Multiferroic Magnetic and Ferroelectric Properties studied through linear and cirucal x-ray dichroism

Multiferroic materials are defined as materials simultaneously possess more than one primary ferroic properties in the same phase. The functionalities of both ferroelectric and magnetic order are rare and hold significant interest in writing and reading for next-generation nonvolatile memory. The mutually exclusive electronic structure required for ferroelectricity and ferromagnetism make the search for both orders in a single-phase material challenging. By doping magnetic Fe ions in the prototypical 2D vdW ferroelectric SnSe (Sn1-xFexSe), we observe robust room temperature magnetization, a novel property in the class of vdW materials. The origins to the magnetic behavior require a microscopic understanding into orbital and spin moments by means of x-ray magnetic circular dichroism (XMCD). Additionally, the polar distortions responsible for ferroelectricity can be delineated element and orbital specific sensitivity through x-ray linear dichroism.

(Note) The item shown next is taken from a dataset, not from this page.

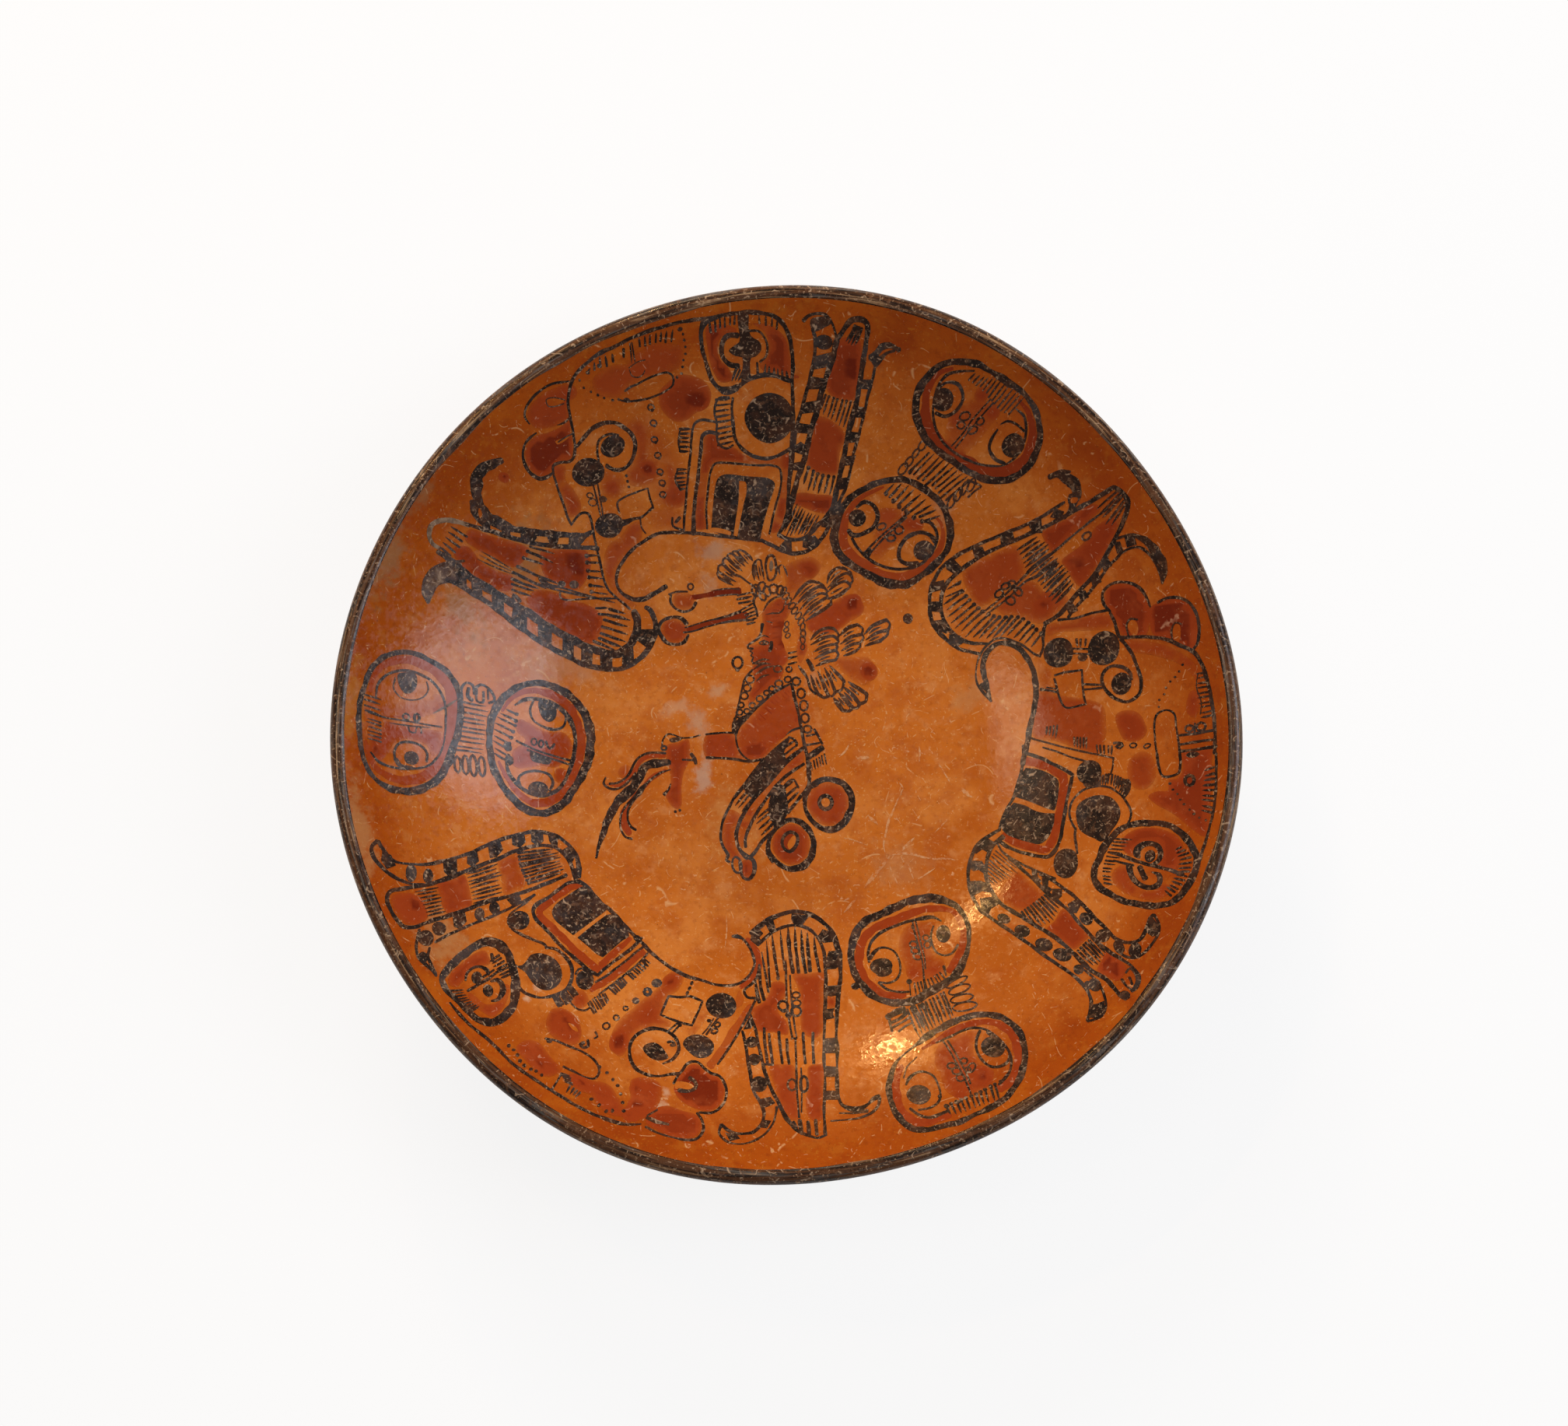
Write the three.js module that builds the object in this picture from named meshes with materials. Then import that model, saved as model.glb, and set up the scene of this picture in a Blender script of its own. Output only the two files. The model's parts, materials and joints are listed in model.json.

This can inform the electron preferential occupation in stabilizing both magnetic and ferroelectric orders. These properties can be further understood in bulk and few atomic layers to determine structural distortions that cooperate with magnetic ordering. The results from this study and inform the design of ultra-thin compact multiferroic tunnel junctions that are able to electrically read and write non-volatile logic.